Beyond Learning: A Training-Free Alternative to Model Adaptation
Namkyung Yoon, Kyeonghyun Yoo, Wooyong Jung, Sanghong Kim, Hwangnam Kim
TL;DR
Proposes a training-free model transplantation framework that identifies internal modules with task-specific activation changes via layer-wise activation evaluation and directly swaps them between structurally compatible models, without retraining. Activation-based selection and compatibility criteria yield $TIR$ and $Recovery$ metrics to quantify gains, demonstrated across cross-generation and base-vs-tuned settings, showing substantial improvements when localized modules are transplanted. The results support a modular view of LM computations, revealing that task-relevant behavior can be transferred by swapping a small subset of linear modules (FFN projections and attention projections) with minimal disruption to the rest of the model.
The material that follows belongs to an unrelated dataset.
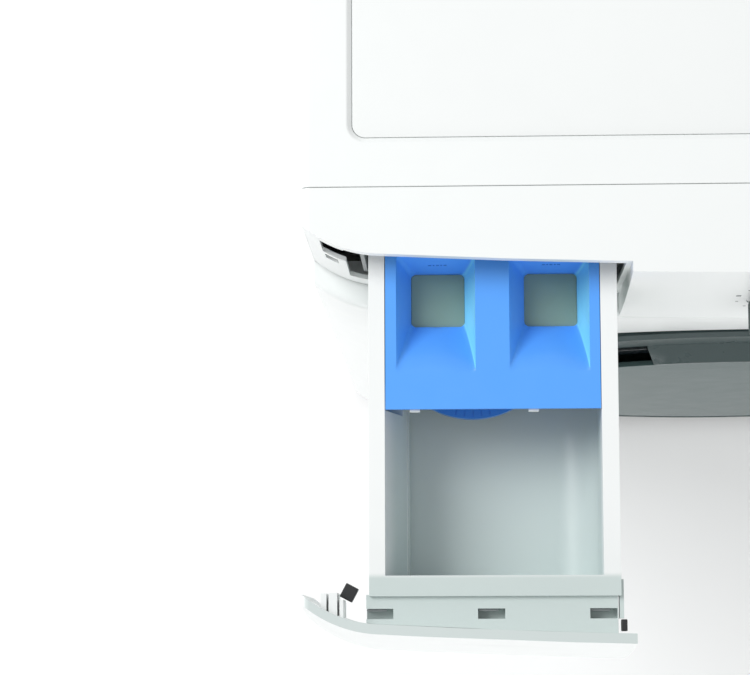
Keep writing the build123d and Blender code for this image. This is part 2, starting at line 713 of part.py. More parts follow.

This work introduces model transplantation as a new research direction for rapid capability transfer and controlled rollback in evolving language models.
Abstract
Despite the continuous research and evolution of language models, they sometimes underperform previous versions. Existing approaches to overcome these challenges are resource-intensive, highlighting the need for alternatives that enable immediate action. We assume that each language model has a local module inside that is suitable for a specific function. First, this work identifies a set of modules showing consistent and local activation changes under an inference workload through activation-based analysis. Subsequently, we transplant an internal module that is properly activated for a specific task into the target model, leading to immediate and measurable functional changes without additional training or fine-tuning. To experimentally demonstrate the effectiveness of the transplant technique, we quantify the relationship between transplant strength and performance improvement under different conditions for two language models. In the cross-generation setting, we find that transplanting activation-selected modules can substantially improve the underperforming model, reaching up to twice the target baseline and achieving gap-based recovery above 100%. Moreover, in transplant experiments between a base model and its instruction-tuned counterpart, transplantation improves the underperforming model toward the stronger baseline, yielding up to about 2.33 times the target baseline with gap-based recovery reaching up to 100% in the best case. These results show that meaningful capacity transfer can be realized through the implantation of highly localized modules implied by language models. Overall, this work provides empirical evidence for task-localized modularity in language models and presents a new research area: model transplantation.